Adopted in 1982, China's Constitution has been amended four times, most recently this year on March 14, 2004 when the National People's Congress voted to include formal guarantees of human rights — "the state respects and safeguards human rights" — and private property. The clause on private property protection places private assets of Chinese citizens on an equal footing with public-sector property, "not to be encroached upon." Other major amendments to the Constitution included an institution of the guiding role of the "Three Represents" important thought in national political and social life, expressions of coordinated development of material civilization and political and cultural progress, incorporation of the term "builders of socialism," and improvement of the land expropriation system.

 

Over the past six years, China has intensified legislative action on enacting and revising laws and regulations in accordance with its having become in late 2001 a member of the World Trade Organization ("WTO"). Up to the end of 2003, around 440 laws and law-related decisions enacted by the National People's Congress and its Standing Committee, more than 1,000 administrative regulations enacted by the State Council and 10,000 local ordinances had been formulated.
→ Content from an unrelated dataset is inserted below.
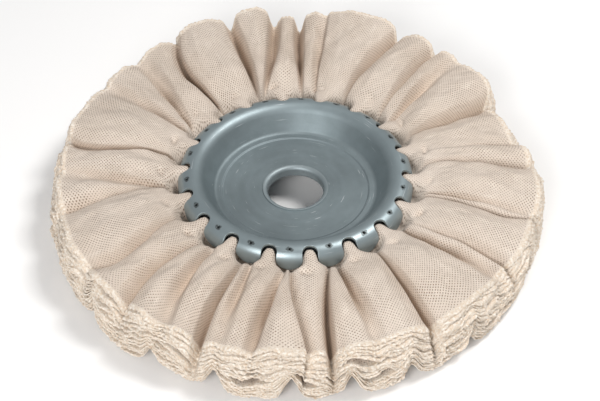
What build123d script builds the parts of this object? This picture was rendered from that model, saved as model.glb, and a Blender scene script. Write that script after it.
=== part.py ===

Those laws, regulations and rules applying to a wide range of areas have helped to establish a relatively complete system of law in China.

 

In 2003, China made unusual progress in its effort to improve its legal system.

 

First, the Standing Committee of the National People's Congress unanimously adopted the Amendment to the Constitution of the People's Republic of China that was then approved in March 2004 by the National People's Congress.

 

Second, the former "Measures for Internment and Deportation of Urban Vagrants and Beggars" was replaced by the "Measures for the Assistance and Administration of Persons Without Assured Living Sources in Cities," the words in the titles reflecting the social progress contained within the measures. On August 1, 2003, a regulation that provides voluntary shelter for vagrants and beggars went into effect, demonstrating China's efforts to safeguard the civil rights of both migrants and homeless people in urban areas. The new measures came more than a month after the Chinese Central Government abolished a 20-year-old regulation that allowed police to round up people without identification cards at will. Under the new regulation, police are not allowed to imprison migrants without identification cards as vagrants. Instead, police have the duty to "inform beggars and vagrants that they can ask for help from shelters." This underlies the voluntary basis of the new relief system rather than the so-called "holding system" previously in force.

 

Third, the new Regulations on Marriage Registration was enacted, replacing old regulations considered obsolete. Under the new regulations, couples need only show their ID cards and residency papers and sign a document stating they are not married or related to register their marriages, thus ending the involvement of "Danwei" or the state-owned working units, which was previously essential.